“The coal mining industry is very destructive and it doesn’t have to be.”
The geological history of Svalbard is very rich and diverse. There oldest formations, the so-called Basement, including Precambrian, Cambrian and Ordovician rocks, are the base for younger sequence of sediments, from Silurian to Quaternary. The Precambrian bedrock of Svalbard is more than 570 million years old.
Paleogene and Neogen sediments are visible near Longyearbyen and Barentsburg. These are mainly sandstones with numerous coal seams, which form the basis for commercial coal mining in Svalbard. At present, the only mines exploited are mine 7 near Longyearbyen (extraction of about 100,000 tons of coal per year) and a Russian mine in Barentsburg (extraction of about 140,000 tons per year).
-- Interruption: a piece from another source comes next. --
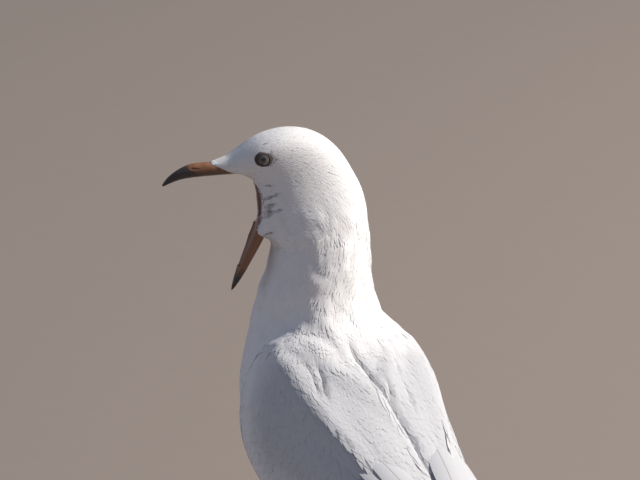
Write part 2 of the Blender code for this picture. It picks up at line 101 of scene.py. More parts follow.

Both coal-mines supply heat and electricity to Longyearbyen and Barentsburg. In addition, coal is exported to Europe.
Mining industry and the repeated glaciations in Quaternary had a major impact on the present shape and relief of the archipelago area. The last mayor glaciation on Svalbard was during the so-called Late Weichselian and left traces in the landscape in the form of nunataks, fjords, valleys, cirques, arêtes, screes and glacier moraines, among which fossils of plants can be found. The large meandering rivers draining glacier water are found in most of the valleys, transporting large amounts of sediments.
The series was taken in Svalbard, in the summer of 2018.